Creating SOMs¶

This code can be utilized in two main ways, depending on your goals. The first is through a command-line interface (CLI), which offers a streamlined and efficient approach for training and visualizing a SOM, as well as performing hyperparameter tuning. The second option involves writing a custom script that leverages the SOM class in som_utils.py. This method is more flexible and is recommended if you plan to perform additional analyses beyond hyperparameter tuning, clustering, and visualization—for example, implementing secondary clustering of the SOM, which is outside the scope of this project.
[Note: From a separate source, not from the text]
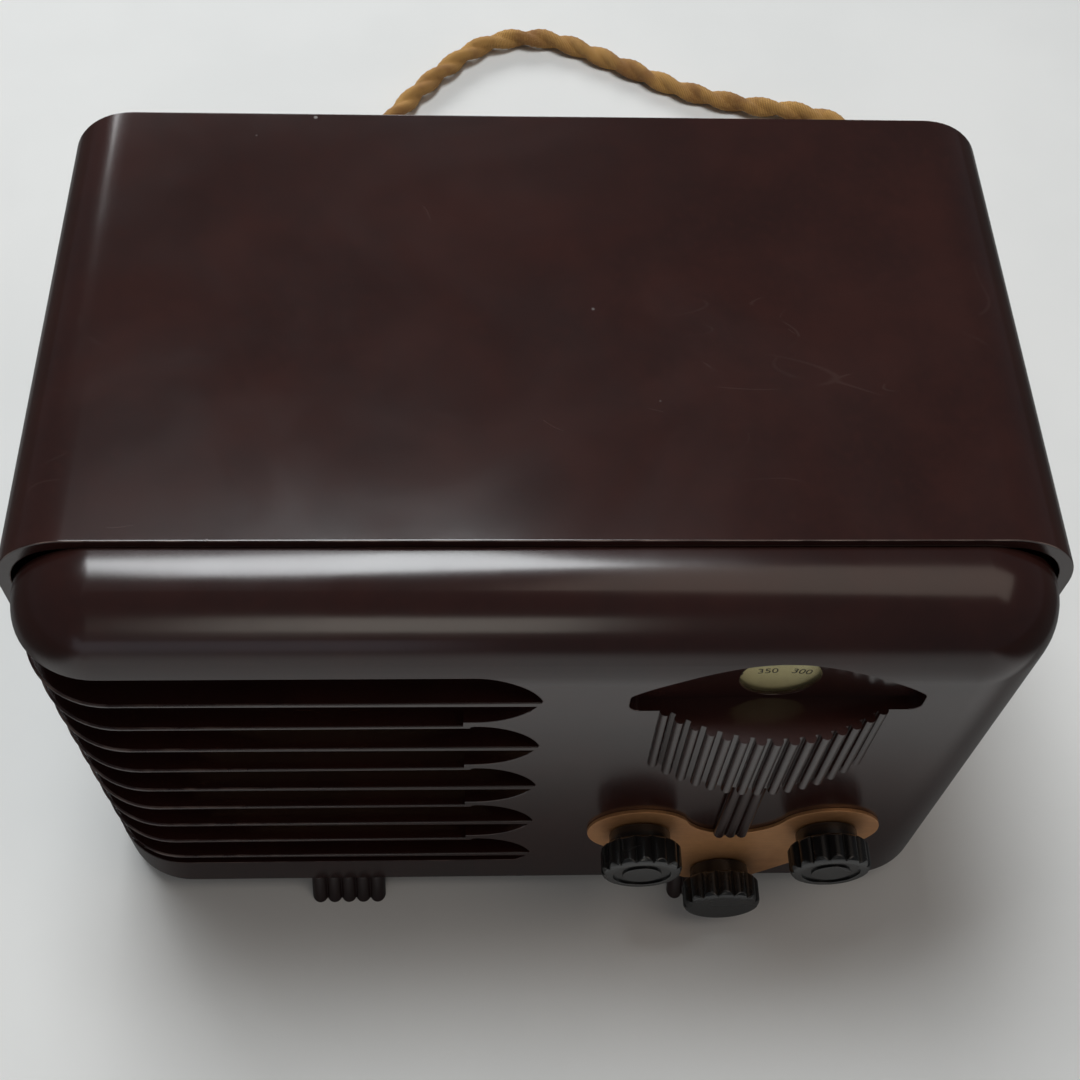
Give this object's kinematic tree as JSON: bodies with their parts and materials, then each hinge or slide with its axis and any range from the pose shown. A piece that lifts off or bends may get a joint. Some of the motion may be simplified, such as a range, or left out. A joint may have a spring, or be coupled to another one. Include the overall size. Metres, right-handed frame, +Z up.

Using the Command-Line Interface¶

Assuming you are located in the SOM_Seq_Sim repository, navigate to the SOM directory:

cd SOM

Within this directory, the som.py script provides a command-line interface (CLI) for training and visualizing SOMs. The CLI supports both direct SOM fitting with user-specified hyperparameters or tuning to identify the optimal hyperparameter configuration for your dataset.

Inputs¶

Required Inputs¶

Training Data (-t or --train_dat): Path to a CSV file containing numerical training data. Each row represents a data point, and each column represents a feature.
Output Directory (-o or --output_directory): Path to save SOM results, including metrics and visualizations.
Scaling Method (-s or --scale_method): Scaling method for the data. Accepted values: zscore or minmax.
Grid Dimensions (-x and -y or --x_dim and --y_dim): Number of neurons in the x and y dimensions of the SOM grid.
Topology (-p or --topology): Grid topology for the SOM. Accepted values: rectangular or hexagonal.
Neighborhood Function (-n or --neighborhood_fnc): Neighborhood function for training the SOM. Accepted values: gaussian or bubble.
Epochs (-e or --epochs): Number of training epochs.

Optional Inputs¶

Categorical Data (-c or --other_dat): Path to a CSV file containing categorical metadata associated with the training data. These categories are not used in training but can be visualized on the SOM grid. This file must have the same number of rows as in Training Data.
Component Plane Plots (-m or --plot_component_planes): Whether to generate component plane plots for each feature. Defaults to True.

Usage¶

Hyperparameter Tuning¶

If multiple values are provided for any hyperparameter, the CLI will perform hyperparameter tuning by testing all combinations of the specified values.

python som.py -t data/iris_training_data.csv \
              -c data/iris_categorical_data.csv \
              -o examples/output/iris/ \
              -s zscore minmax \
              -x 3 5 7 \
              -y 2 4 \
              -p rectangular hexagonal \
              -n gaussian bubble \
              -e 50 100

This command evaluates all combinations of the specified hyperparameters, identifies the best configuration based on PVE and Topographic Error, and retrains the SOM using those parameters.

Direct SOM Fitting¶

If a single value is provided for each hyperparameter, the CLI will directly fit the SOM with those parameters.

python som.py -t data/iris_training_data.csv \
              -c data/iris_categorical_data.csv \
              -o examples/output/iris/ \
              -s zscore \
              -x 7 \
              -y 4 \
              -p hexagonal \
              -n gaussian \
              -e 50

Outputs¶

Metrics¶

Percent Variance Explained (PVE): Indicates how well the SOM represents the variance in the dataset. This is comparable to Within Cluster Sum of Squares used in other clustering methods.
Topographic Error: Measures how well the SOM preserves the topology of the input data. This is calculated as the percentage of data points whose second closest neuron is not adjacent to the neuron it’s mapped to.
Note: If hyperparameter tuning is performed, these metrics will be output for each configuration tested.

Visualizations¶

Component Plane Plots: Figures displaying the distribution of each feature across the SOM grid as heatmaps.
Categorical Data Overlays: Visualizations showing the distribution of external categories (if provided) across the SOM grid.
Note: If hyperparameter tuning is performed, these visualizations will be generated only for the best hyperparameter configuration.

Writing Your Own Script¶

If you prefer greater flexibility in how you utilize the SOM, you can write your own script that imports the SOM class from som_utils.py. This approach allows you to fully customize the SOM workflow and incorporate additional analyses or operations beyond the scope of the CLI. For instance, you could perform secondary clustering, experiment with alternative visualization methods, or integrate the SOM with other tools in your data analysis pipeline.

Refer to the examples directory for sample scripts, which demonstrate how to set up and use the SOM class for various datasets.